_WRITTEN EXERCISE_.
Look below for the line containing "Reconstruct the object" and the line containing "on a bench."; repeat exactly those two lines and all lines between them, and nothing else.
----------------
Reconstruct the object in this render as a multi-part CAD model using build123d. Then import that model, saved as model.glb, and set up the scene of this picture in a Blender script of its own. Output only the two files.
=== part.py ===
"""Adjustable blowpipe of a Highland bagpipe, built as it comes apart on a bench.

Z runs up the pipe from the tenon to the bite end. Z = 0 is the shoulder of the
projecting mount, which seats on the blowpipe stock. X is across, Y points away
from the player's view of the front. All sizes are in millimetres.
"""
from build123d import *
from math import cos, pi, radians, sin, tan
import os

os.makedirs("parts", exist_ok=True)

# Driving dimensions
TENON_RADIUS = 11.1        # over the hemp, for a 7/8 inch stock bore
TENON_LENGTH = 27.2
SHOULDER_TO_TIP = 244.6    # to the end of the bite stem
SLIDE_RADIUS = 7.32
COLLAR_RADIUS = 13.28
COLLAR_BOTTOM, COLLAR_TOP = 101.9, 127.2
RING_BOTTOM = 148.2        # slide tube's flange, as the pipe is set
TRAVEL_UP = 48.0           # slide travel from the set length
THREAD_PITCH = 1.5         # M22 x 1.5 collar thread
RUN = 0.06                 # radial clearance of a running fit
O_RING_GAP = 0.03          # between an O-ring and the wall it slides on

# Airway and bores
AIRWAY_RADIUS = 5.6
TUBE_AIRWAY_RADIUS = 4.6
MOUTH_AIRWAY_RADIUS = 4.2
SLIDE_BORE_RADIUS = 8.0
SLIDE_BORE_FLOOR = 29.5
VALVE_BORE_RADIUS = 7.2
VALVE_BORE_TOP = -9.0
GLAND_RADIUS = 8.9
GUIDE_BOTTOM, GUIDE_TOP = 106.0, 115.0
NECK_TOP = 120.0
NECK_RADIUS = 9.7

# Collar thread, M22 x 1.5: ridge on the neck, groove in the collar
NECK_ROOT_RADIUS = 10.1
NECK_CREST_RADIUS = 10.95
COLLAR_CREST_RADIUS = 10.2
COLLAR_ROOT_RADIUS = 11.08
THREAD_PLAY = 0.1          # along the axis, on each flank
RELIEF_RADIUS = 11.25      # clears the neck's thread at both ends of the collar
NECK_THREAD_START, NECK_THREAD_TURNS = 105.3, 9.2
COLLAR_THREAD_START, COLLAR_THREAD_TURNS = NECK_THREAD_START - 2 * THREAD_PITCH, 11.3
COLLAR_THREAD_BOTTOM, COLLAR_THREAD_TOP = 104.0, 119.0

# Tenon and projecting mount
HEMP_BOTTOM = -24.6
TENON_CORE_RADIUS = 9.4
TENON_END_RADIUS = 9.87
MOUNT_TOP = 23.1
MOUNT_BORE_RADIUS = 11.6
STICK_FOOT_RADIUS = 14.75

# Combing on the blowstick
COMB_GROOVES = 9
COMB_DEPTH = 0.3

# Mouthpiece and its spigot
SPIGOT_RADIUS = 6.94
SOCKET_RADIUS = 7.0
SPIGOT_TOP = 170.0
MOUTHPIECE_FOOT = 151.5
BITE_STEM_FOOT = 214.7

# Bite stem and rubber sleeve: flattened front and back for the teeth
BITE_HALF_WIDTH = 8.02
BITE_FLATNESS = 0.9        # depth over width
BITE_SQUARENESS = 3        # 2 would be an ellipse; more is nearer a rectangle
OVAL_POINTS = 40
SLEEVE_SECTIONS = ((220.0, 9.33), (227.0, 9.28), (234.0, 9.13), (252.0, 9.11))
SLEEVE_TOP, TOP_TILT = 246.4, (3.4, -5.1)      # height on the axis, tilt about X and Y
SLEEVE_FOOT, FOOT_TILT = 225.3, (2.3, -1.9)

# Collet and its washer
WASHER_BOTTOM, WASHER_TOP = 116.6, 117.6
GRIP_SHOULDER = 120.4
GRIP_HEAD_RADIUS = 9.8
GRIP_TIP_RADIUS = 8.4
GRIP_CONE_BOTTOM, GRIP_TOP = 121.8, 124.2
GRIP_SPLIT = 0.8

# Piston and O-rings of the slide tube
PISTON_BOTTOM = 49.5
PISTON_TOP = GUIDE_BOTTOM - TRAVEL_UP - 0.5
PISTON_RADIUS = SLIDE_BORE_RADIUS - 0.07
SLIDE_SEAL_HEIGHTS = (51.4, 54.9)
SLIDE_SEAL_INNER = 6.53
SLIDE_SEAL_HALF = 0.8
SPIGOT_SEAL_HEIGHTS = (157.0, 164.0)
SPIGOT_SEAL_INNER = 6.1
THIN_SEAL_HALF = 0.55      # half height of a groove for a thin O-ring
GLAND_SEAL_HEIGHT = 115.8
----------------
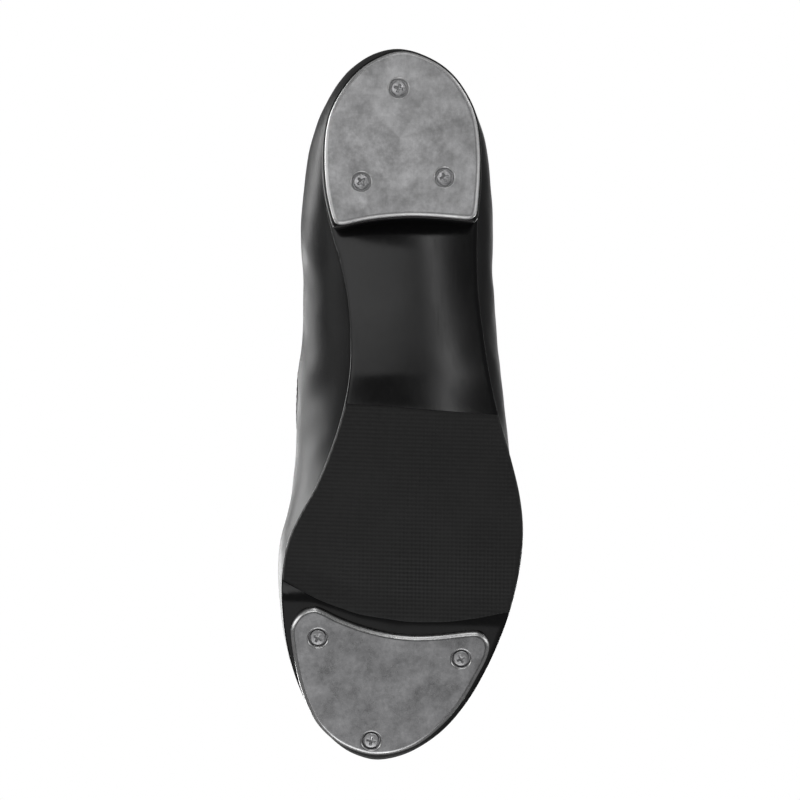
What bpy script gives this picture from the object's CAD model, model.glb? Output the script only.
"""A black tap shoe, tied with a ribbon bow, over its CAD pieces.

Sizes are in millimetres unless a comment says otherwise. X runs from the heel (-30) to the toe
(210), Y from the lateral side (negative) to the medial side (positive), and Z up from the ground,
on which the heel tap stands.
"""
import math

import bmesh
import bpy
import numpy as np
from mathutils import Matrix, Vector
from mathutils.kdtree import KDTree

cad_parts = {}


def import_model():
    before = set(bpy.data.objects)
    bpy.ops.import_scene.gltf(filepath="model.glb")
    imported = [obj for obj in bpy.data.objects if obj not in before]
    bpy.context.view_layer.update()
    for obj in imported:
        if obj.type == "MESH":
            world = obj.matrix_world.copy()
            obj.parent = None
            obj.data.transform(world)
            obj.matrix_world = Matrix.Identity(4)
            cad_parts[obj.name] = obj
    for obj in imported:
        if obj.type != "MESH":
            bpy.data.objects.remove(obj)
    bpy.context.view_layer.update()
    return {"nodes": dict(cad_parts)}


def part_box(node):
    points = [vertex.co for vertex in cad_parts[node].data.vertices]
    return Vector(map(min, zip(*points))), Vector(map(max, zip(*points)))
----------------
_EXERCISE RESPONSE_.
Reconstruct the object in this render as a multi-part CAD model using build123d. Then import that model, saved as model.glb, and set up the scene of this picture in a Blender script of its own. Output only the two files.
=== part.py ===
"""Adjustable blowpipe of a Highland bagpipe, built as it comes apart on a bench.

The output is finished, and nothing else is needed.